The Village Gate - History

History

In the 1960s, radio DJ and Latin music advocate Symphony Sid hosted a regular Monday night concert at the Village Gate "Monday Nights at the Gate" featuring the best of New York's thriving Latin music scene. As salsa music began to grow in popularity, the Alegre record label began to host quite a few events at the Village Gate - many of which resulted in live recordings. Some of the live recordings from the Village Gate that made a huge impression were the Alegre All-Star (and later Tico All-Star) Descarga sessions. The "Salsa Meets Jazz" series at the Village Gate was a seminal part of the history of New York Latin music. In 1977, WRVR Jazz and Latin music DJ and Jazz musician/conga drummer Roger Dawson created and hosted a weekly event that brought top Latin bands together with a guest jazz soloist. Mr. Dawson named the event "Salsa Meets Jazz". Sonny Stitt with Eddie Palmieri, Dexter Gordon with Machito, Dizzy Gillespie with Tito Puente, James Moody, Wynton Marsalis, Bobby Hutcherson, David "Fathead" Newman, Slide Hampton, Pharaoh Sanders to name a few, all jumped in to "jam" with the best Salsa bands of the time with no rehearsals and the musical results are legendary.

The club hosted a benefit for Timothy Leary in May 1970 that featured performances from such counterculture luminaries as Jimi Hendrix, Jim Morrison, and Allen Ginsberg. In 1971 Madame made her debut on the arms of Wayland Flowers, performing in the high camp Kumquats, The World's First Erotic Puppet Show.

From 1971 to 1973, a musical comedy revue called National Lampoon's Lemmings had a successful run at the Gate. It starred future comic notables John Belushi, Chevy Chase Garry Goodrow and Christopher Guest, and lampooned the 1969 Woodstock Festival, which had taken place upstate two years earlier, calling it "Woodchuck" and equating the entire hippie generation with lemmings bent on self-destruction.

Let My People Come opened at the Village Gate Theater in 1974. The show broke all box office records at the Village Gate and played for 1,167 performances. Its transfer to the Morosco Theatre on Broadway was not as successful though, and closed after 106 performances. It was nominated for a Grammy in 1974 and has appeared all over the world.

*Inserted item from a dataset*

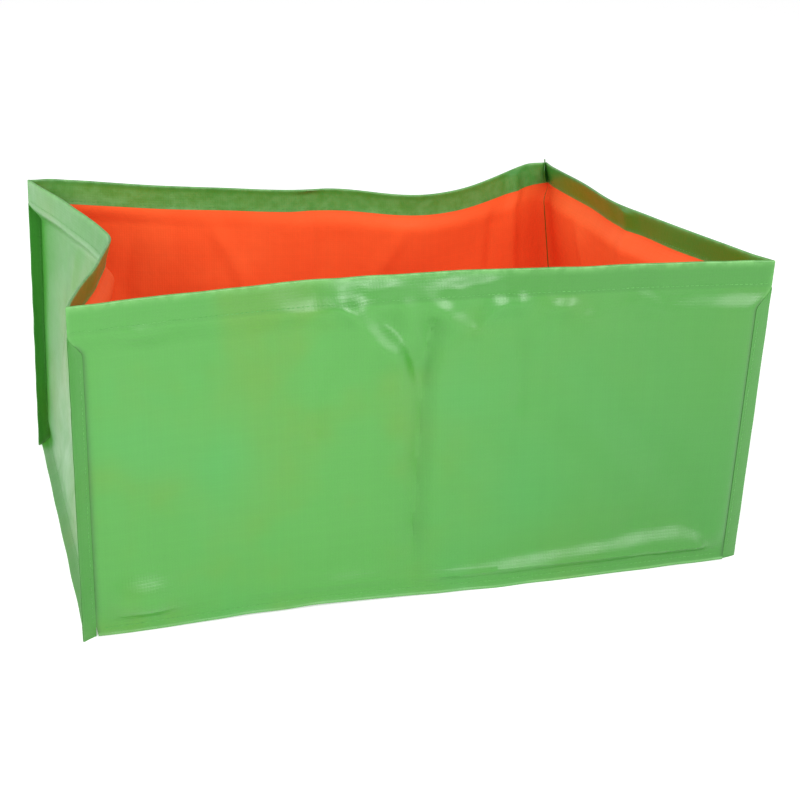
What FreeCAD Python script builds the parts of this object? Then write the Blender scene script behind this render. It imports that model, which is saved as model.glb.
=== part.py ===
import FreeCAD, Part

import math
import os

# Rectangular fabric grow bag, sewn from woven polyethylene laminate.
# Millimetres. +Z is up, +X runs along the length, and the front wall faces -Y.
# The bag stands empty: its walls lean a little and sag inwards between the corner seams.

# ---- driving dimensions ----
BAG_LENGTH = 610.0
BAG_WIDTH = 457.0
BAG_HEIGHT = 305.0

PLY = 0.25              # the woven outer ply of the laminate
FILM = 0.1              # the coloured inner film of the laminate
HEM_DEPTH = 26.0        # fabric turned over inside the rim
SEAM_WIDTH = 14.0       # corner seam allowances, which stand outwards below the hem
SEAM_TAPER = 22.0       # height below the hem over which they widen from nothing
BASE_SEAM_HEIGHT = 10.0 # base seam allowances, which hang from the seam to the ground
BASE_MARGIN = 30.0      # strip of the base that rises from the ground to the base seam
THREAD = 0.6            # lockstitch thread, laid flat
STITCH_INSET = 3.0      # stitch line to the raw edge of the hem, or to the root of a seam
GAP = 2.0               # each wall's side edge to the corner seam line

COLUMNS = 8             # facets along a wall
ROWS = 3                # facets up a wall, below the taper of the corner seams

# Each corner's outer edge is the corner of the hem and, below it, the free edge of the seam
# allowance. lean is where it meets the rim, measured from straight above its foot, and fin is
# the direction in plan, in degrees from +X, in which the allowance stands out from the seam.
CORNERS = {
    "front_left": {"side": (-1, -1), "lean": (5.0, -4.0, -4.0), "fin": 212.0},
    "front_right": {"side": (1, -1), "lean": (2.0, -29.0, -7.0), "fin": 12.0},
    "back_right": {"side": (1, 1), "lean": (-40.0, -34.0, -18.0), "fin": 45.0},
    "back_left": {"side": (-1, 1), "lean": (9.0, -19.0, -4.0), "fin": 200.0},
}

# sag is how far the middle of the rim hangs inwards, and crease is its share that comes
# from a fold down the middle of the wall, which is sharp, and not from a smooth curve.
# slump is a second hollow: its place along the wall, its reach to each side, and how far
# the rim there hangs inwards and down. flare is how far the free edge of the base seam
# allowance stands out.
WALLS = {
    "front": {"ends": ("front_left", "front_right"), "inward": (0, 1),
              "sag": 26.0, "crease": 0.0, "slump": (0.38, 0.38, 9.0, 0.0), "flare": 2.5},
    "right_end": {"ends": ("front_right", "back_right"), "inward": (-1, 0),
                  "sag": 20.0, "crease": 0.5, "slump": (0.5, 0.5, 0.0, 0.0), "flare": 5.0},
    "back": {"ends": ("back_right", "back_left"), "inward": (0, -1),
             "sag": 66.0, "crease": 0.3, "slump": (0.24, 0.24, 22.0, 9.0), "flare": 4.0},
    "left_end": {"ends": ("back_left", "front_left"), "inward": (1, 0),
                 "sag": 58.0, "crease": 1.0, "slump": (0.5, 0.5, 0.0, 0.0), "flare": 10.0},
}

# Heights up a wall, from 0 at the base seam to 1 at the rim. The wall has a row of points at
# each edge of the hem's thread, so that the thread lies on the same facets.
HEM_LINE = 1.0 - HEM_DEPTH / BAG_HEIGHT
SEAM_TOP = HEM_LINE - SEAM_TAPER / BAG_HEIGHT
STITCH_LINE = HEM_LINE + STITCH_INSET / BAG_HEIGHT
HEM_THREAD_ROWS = [STITCH_LINE, STITCH_LINE + THREAD / BAG_HEIGHT]
HEM_ROWS = [HEM_LINE] + HEM_THREAD_ROWS + [1.0]
WALL_ROWS = [SEAM_TOP * row / ROWS for row in range(ROWS + 1)] + HEM_ROWS
GROUND_LINE = -(BASE_SEAM_HEIGHT - PLY) / (BAG_HEIGHT - BASE_SEAM_HEIGHT)


def vector(x, y, z=0.0):
    return FreeCAD.Vector(x, y, z)


def between(start, end, share):
    """The point a share of the way from start to end."""
    return start + (end - start) * share


def corner_edge(corner, v):
    """A point on a corner's outer edge: v is 0 at the base seam and 1 at the rim."""
    side_x, side_y = CORNERS[corner]["side"]
    foot = vector(side_x * BAG_LENGTH / 2, side_y * BAG_WIDTH / 2, BASE_SEAM_HEIGHT)
    top = vector(foot.x, foot.y, BAG_HEIGHT) + vector(*CORNERS[corner]["lean"])
    return between(foot, top, v)


def corner_outward(corner):
    """Level direction in which a corner's seam allowance stands out."""
    angle = math.radians(CORNERS[corner]["fin"])
    return vector(math.cos(angle), math.sin(angle))


def seam_width(v):
    """Width of a corner's seam allowance, which tapers to nothing at the hem."""
    share = (HEM_LINE - v) / (HEM_LINE - SEAM_TOP)
    return SEAM_WIDTH * min(max(share, 0.0), 1.0)


def corner_point(corner, v):
    """A point on a corner seam, where two walls meet: v is 0 at the base seam and 1 at the rim."""
    return corner_edge(corner, v) - corner_outward(corner) * seam_width(v)


def inward(wall):
    return vector(*WALLS[wall]["inward"])


def rim_sag(wall, u):
    """How far the rim hangs inwards and down at u, which runs from 0 to 1 along the wall."""
    smooth = 4 * u * (1 - u)
    folded = 1 - abs(2 * u - 1)
    crease = WALLS[wall]["crease"]
    sag = WALLS[wall]["sag"] * (smooth * (1 - crease) + folded * crease)
    place, reach, slump_in, slump_down = WALLS[wall]["slump"]
    hollow = max(0.0, 1 - ((u - place) / reach) ** 2) ** 2
    sag += slump_in * hollow
    return sag, sag ** 2 / (2 * BAG_HEIGHT) + slump_down * hollow


def wall_point(wall, u, v):
    """A point on a wall's outer face. The sag grows evenly from the base seam to the rim."""
    start, end = WALLS[wall]["ends"]
    straight = between(corner_point(start, v), corner_point(end, v), u)
    sag, drop = rim_sag(wall, u)
    return straight + inward(wall) * sag * v - vector(0, 0, drop * v)


def wall_grid(wall, rows, offset=0.0):
    """Rows of points on a wall, moved inwards by offset and short of the corner seams."""
    start, end = WALLS[wall]["ends"]
    span = (corner_point(end, 0) - corner_point(start, 0)).Length
    trim = GAP / span
    columns = [trim + (1 - 2 * trim) * column / COLUMNS for column in range(COLUMNS + 1)]
    shift = inward(wall) * offset
    return [[wall_point(wall, u, v) + shift for u in columns] for v in rows]


def facet(points):
    return Part.Face(Part.makePolygon(points + points[:1]))


def cell_facets(a, b, c, d):
    """The four-sided cell a, b, c, d as two triangles, because it may be twisted."""
    return [facet([a, b, c]), facet([a, c, d])]


def grid_facets(grid):
    facets = []
    for low, high in zip(grid, grid[1:]):
        for i in range(len(low) - 1):
            facets += cell_facets(low[i], low[i + 1], high[i + 1], high[i])
    return facets


def border(grid):
    """The outline of a grid of points, once round."""
    right = [row[-1] for row in grid[1:-1]]
    left = [row[0] for row in grid[-2:0:-1]]
    return grid[0] + right + grid[-1][::-1] + left


def sheet(grid, thickness):
    """A closed sheet: a grid of points, and the same grid moved by the thickness vector."""
    far = [[point + thickness for point in row] for row in grid]
    facets = grid_facets(grid) + grid_facets(far)
    near_edge = border(grid)
    far_edge = border(far)
    for i in range(len(near_edge)):
        a, b = near_edge[i - 1], near_edge[i]
        facets.append(facet([a, b, far_edge[i], far_edge[i - 1]]))
    solid = Part.Solid(Part.Shell(facets))
    if solid.Volume < 0:
        solid.reverse()
    return solid


def wall_panel(wall):
    return sheet(wall_grid(wall, WALL_ROWS), inward(wall) * PLY)


def wall_lining(wall):
    return sheet(wall_grid(wall, WALL_ROWS, PLY), inward(wall) * FILM)


def wall_hem(wall):
    """The top of the panel turned over, so that its green face shows inside the rim."""
    return sheet(wall_grid(wall, HEM_ROWS, PLY + FILM), inward(wall) * (PLY + FILM))


def hem_thread(wall):
    """The row of stitches that holds the hem, seen outside and inside the wall."""
    rows = HEM_THREAD_ROWS
    outside = sheet(wall_grid(wall, rows), inward(wall) * -THREAD / 2)
    inside = sheet(wall_grid(wall, rows, 2 * (PLY + FILM)), inward(wall) * THREAD / 2)
    return Part.makeCompound([outside, inside])


def seam_rows(corner, near, rows):
    """Points on a corner seam's upright middle plane, for rows of (height, distance outwards)."""
    out = corner_outward(corner)
    return [[corner_point(corner, v) + out * near, corner_point(corner, v) + out * far]
            for v, far in rows]


def across(corner):
    """Level direction square to a corner seam's faces."""
    out = corner_outward(corner)
    return vector(-out.y, out.x)


def corner_seam(corner):
    """The two panels' seam allowances, face to face, from the ground up to the hem."""
    top = HEM_LINE - (HEM_LINE - SEAM_TOP) / 10
    grid = seam_rows(corner, PLY, [(v, seam_width(v)) for v in (GROUND_LINE, 0.0, SEAM_TOP, top)])
    plies = 2 * (PLY + FILM)
    shift = across(corner) * -plies / 2
    grid = [[point + shift for point in row] for row in grid]
    return sheet(grid, across(corner) * plies)


def corner_thread(corner):
    """The stitches that close a corner, seen on both faces of its seam allowances."""
    far = STITCH_INSET + THREAD
    grid = seam_rows(corner, STITCH_INSET, [(0.02, far), (SEAM_TOP, far)])
    rows = []
    for side in (-1, 1):
        shift = across(corner) * side * (PLY + FILM)
        face = [[point + shift for point in row] for row in grid]
        rows.append(sheet(face, across(corner) * side * THREAD / 2))
    return Part.makeCompound(rows)


def base_shares(span):
    """The base's lines of points, as shares of its length or width: two edges and two margins."""
    edge = GAP / span
    margin = (GAP + BASE_MARGIN) / span
    return [edge, margin, 1 - margin, 1 - edge]


def base_grid(offset=0.0):
    """The base: flat on the ground, with its margin rising to the base seam."""
    corners = {name: corner_point(name, 0.0) for name in CORNERS}
    grid = []
    for row, across_share in enumerate(base_shares(BAG_WIDTH)):
        left = between(corners["front_left"], corners["back_left"], across_share)
        right = between(corners["front_right"], corners["back_right"], across_share)
        points = []
        for column, along_share in enumerate(base_shares(BAG_LENGTH)):
            point = between(left, right, along_share)
            raised = row in (0, 3) or column in (0, 3)
            z = BASE_SEAM_HEIGHT - PLY - FILM if raised else 0.0
            points.append(vector(point.x, point.y, z + offset))
        grid.append(points)
    return grid


def base_panel():
    return sheet(base_grid(), vector(0, 0, PLY))


def base_lining():
    return sheet(base_grid(PLY), vector(0, 0, FILM))


def base_seam_grid(wall, offset=0.0):
    """Two rows of points along a base seam: the seam line, and the free edge on the ground."""
    start, end = (corner_point(corner, 0) for corner in WALLS[wall]["ends"])
    trim = (end - start).normalize() * SEAM_WIDTH / 2
    shift = inward(wall) * -offset
    line = [start + trim + shift, end - trim + shift]
    hang = inward(wall) * -WALLS[wall]["flare"] - vector(0, 0, BASE_SEAM_HEIGHT)
    return [[point + hang for point in line], line]


def base_seam(wall):
    """The wall's and the base's seam allowances, which hang outside the base seam."""
    plies = 2 * (PLY + FILM)
    return sheet(base_seam_grid(wall, PLY), inward(wall) * -plies)


def base_thread(wall):
    """The stitches along a base seam, seen on the outer face of its seam allowances."""
    free, seam = base_seam_grid(wall, PLY + 2 * (PLY + FILM))
    height = STITCH_INSET / BASE_SEAM_HEIGHT
    width = THREAD / BASE_SEAM_HEIGHT
    rows = [
        [between(top, low, share) for low, top in zip(free, seam)]
        for share in (height + width, height)
    ]
    return sheet(rows, inward(wall) * -THREAD / 2)


def write(name, shape):
    """Write one node and stop if any of its solids is not sound."""
    for solid in shape.Solids:
        if not solid.isValid() or solid.Volume <= 0:
            raise ValueError(name + " is not a sound solid")
    shape.exportStep(os.path.join("parts", name + ".step"))


os.makedirs("parts", exist_ok=True)

for wall in WALLS:
    write(wall + "_panel", wall_panel(wall))
    write(wall + "_lining", wall_lining(wall))
    write(wall + "_hem", wall_hem(wall))
    write(wall + "_hem_thread", hem_thread(wall))
    write(wall + "_base_seam", base_seam(wall))
    write(wall + "_base_thread", base_thread(wall))

for corner in CORNERS:
    write(corner + "_seam", corner_seam(corner))
    write(corner + "_seam_thread", corner_thread(corner))

write("base_panel", base_panel())
write("base_lining", base_lining())
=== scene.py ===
import math

import bpy
import numpy as np
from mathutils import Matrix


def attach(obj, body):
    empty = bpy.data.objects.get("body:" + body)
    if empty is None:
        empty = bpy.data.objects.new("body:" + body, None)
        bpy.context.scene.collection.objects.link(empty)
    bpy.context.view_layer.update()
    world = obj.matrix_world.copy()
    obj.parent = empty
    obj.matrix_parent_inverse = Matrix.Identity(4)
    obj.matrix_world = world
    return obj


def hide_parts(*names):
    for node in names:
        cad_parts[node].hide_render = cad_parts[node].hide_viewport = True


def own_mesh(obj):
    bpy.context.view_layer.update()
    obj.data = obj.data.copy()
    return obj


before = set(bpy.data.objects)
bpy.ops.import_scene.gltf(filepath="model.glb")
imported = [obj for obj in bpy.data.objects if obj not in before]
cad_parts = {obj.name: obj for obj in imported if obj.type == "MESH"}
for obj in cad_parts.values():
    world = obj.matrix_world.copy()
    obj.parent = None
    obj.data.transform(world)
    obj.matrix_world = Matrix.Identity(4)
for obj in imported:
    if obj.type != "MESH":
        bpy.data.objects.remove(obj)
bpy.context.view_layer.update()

# Fabric grow bag: each wall is one cut of woven laminate, green outside and orange inside, whose
# top is turned in to make the hem. Lengths are in millimetres until a mesh is made.
MM = 0.001
BAG_LENGTH, BAG_WIDTH, BAG_HEIGHT = 610.0, 457.0, 305.0
BASE_SEAM_HEIGHT = 10.0
BASE_MARGIN = 30.0              # strip of the base that rises from the ground to its seam
HEM_DEPTH = 26.0
STITCH_INSET = 3.0
PLY = 0.25
FILM = 0.1
AIR = 0.05                      # between the green ply and its film, so that the faces don't touch
FILM_CLEARANCE = 0.22           # share of a step by which the film stops short of the corner seams
RIM_ROLL = 1.3                  # radius of the rounded fold at the rim
HEM_THICKNESS = 1.0             # outer face to inner face of the hem where it is stitched down
FIN_WIDTH = 14.0                # corner seam allowance, which tapers to nothing at the hem
FIN_TAPER = 22.0
FOLD_ROUNDING = 0.07            # how blunt a rim's middle fold is, as a share of half the wall
EAR_WIDTH = 8.0                 # the part of the allowance that was turned in with the hem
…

From 1988 to 1991, the improvisational comedy troupe Noo Yawk Tawk performed at the upstairs theater. The group was conceived and directed by Richmond Shepard, a world renowned mime, actor, comedian and teacher. All of the performances for Noo Yawk Tawk were entirely improvised. Characters may have been repeated but never the sketches or the dialogue. The audience always set the scene and conditions for each improvisation so every performance was different. The cast included Stan Taffel, Marc Kudisch, Debra Wilson, Eric Douglas, Garry Goodrow, Miguel Sierra, Ken Dashow, Nola Roeper, Bonnie Comley & Richmond Shepard. Taffel would go on to win three Emmy Awards for his performances in The News In Revue on PBS. Kudisch earned a Tony nomination in 2002.

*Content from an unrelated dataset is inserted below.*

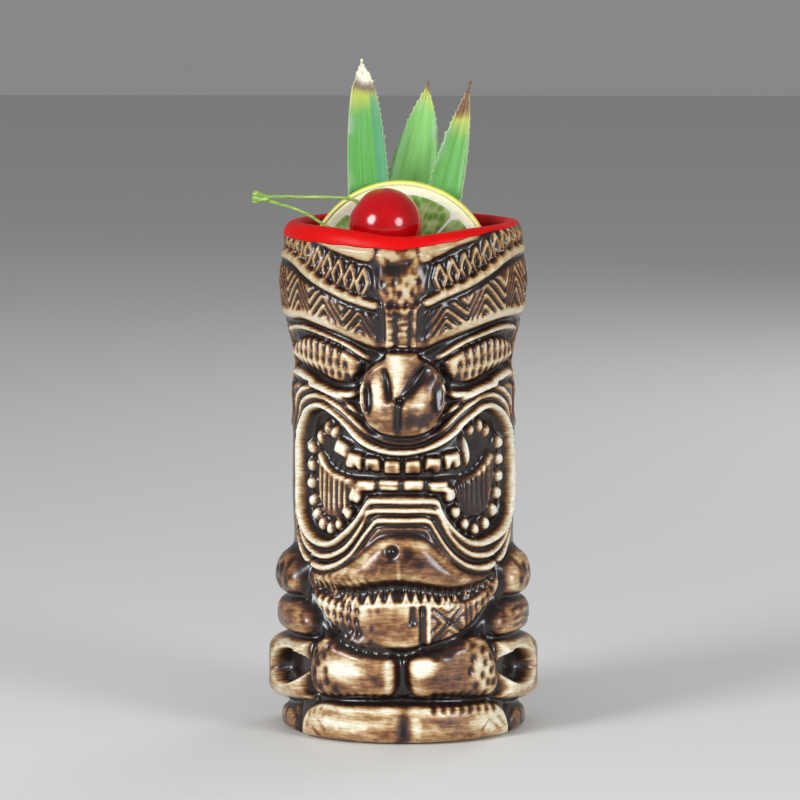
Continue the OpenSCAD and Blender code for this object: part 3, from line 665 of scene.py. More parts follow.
def carve_jaw(c):
    c.lump(JAW, 4.1, 4.6, 0.85, 0.3, 1.1)
    c.rim(JAW, 1.5, 1.1, 0, -0.5)
    c.stain_and_highlight_patch(-3, 60.0, 6, 3.0, 0.7, (1.5, 1.2), 41, 0.1)
    c.stain_and_highlight_patch(9, 56.0, 9, 3.6, 0.5, (1.5, 1.0), 42, -0.1)
    c.stain_and_highlight_patch(-12, 56.0, 8, 3.6, -0.8, (2.0, 1.4), 46, 0.0)
    c.stain_and_highlight_patch(22, 51.6, 9, 2.4, 1.1, (3, 1), 43, 0.35)
    c.stain_and_highlight_patch(-19, 51.6, 10, 2.6, 0.9, (1.0, 1.6), 44, 0.15)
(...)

The Village Gate name was again used in 1996 at 240 West 52d Street. Art D'Lugoff, Co-Producer of the show A Brief History of White Music was looking to rent the space in a site formerly occupied by the Lone Star Road House. That incarnation and the show lasted until 1997. In 1998 the 52nd Street location was taken by a brief reincarnation of Max's Kansas City.

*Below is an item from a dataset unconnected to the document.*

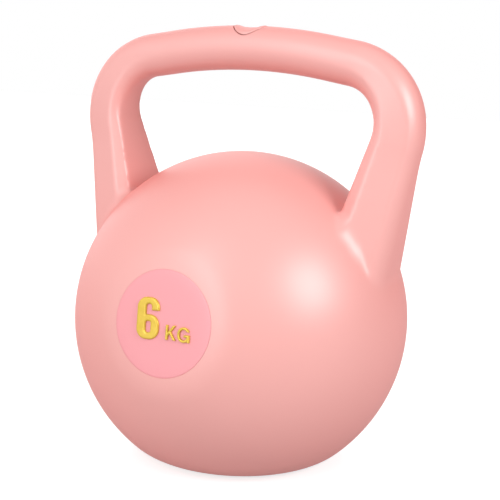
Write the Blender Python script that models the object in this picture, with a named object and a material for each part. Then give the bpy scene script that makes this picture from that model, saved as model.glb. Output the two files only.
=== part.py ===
"""A filled plastic kettlebell, standing on its flat base.

The origin is on the floor under the ball's centre. +Z is up, the handle runs along X, and the
weight label faces -Y. Lengths are in metres.

A blow-moulded shell holds one block of set ballast. The ballast goes in through a hole in the top
of the handle, and a plug closes it. A round label with raised gold characters sits in a facet.
"""

import math

import bmesh
import bpy
from mathutils import Vector

MM = 0.001

# Ball: a sphere with a flat base, and a round facet on its front and its back.
BALL_RADIUS = 87.5 * MM
BALL_CENTRE_Z = 71.4 * MM
BASE_FILLET = 25.5 * MM
FACET_RISE = math.radians(9.0)
FACET_RADIUS = 25.7 * MM

# Handle: an arched bar, two round corners, and two legs that lean in and widen towards the ball.
BAR_CENTRE_Z = 211.7 * MM
BAR_ARC_RADIUS = 268.5 * MM
BAR_HALF_LENGTH = 56.3 * MM
CORNER_RADIUS = 26.9 * MM
LEG_LEAN = math.radians(21.3)
LEG_LENGTH = 80.0 * MM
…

The Village Gate closed its Greenwich Village location in 1993. The ground floor is currently occupied by CVS/Pharmacy. The off-Broadway capacity Village Theater, which hosted performances of the musically themed Love, Janis, Dream a Little Dream, Jacques Brel is Alive and Well and Living in Paris, and Escape From Bellevue, occupied the sub-level performance space until Fall 2007. In Spring 2008 the space was re-opened as a multi-use performance venue and gallery bar called (Le) Poisson Rouge.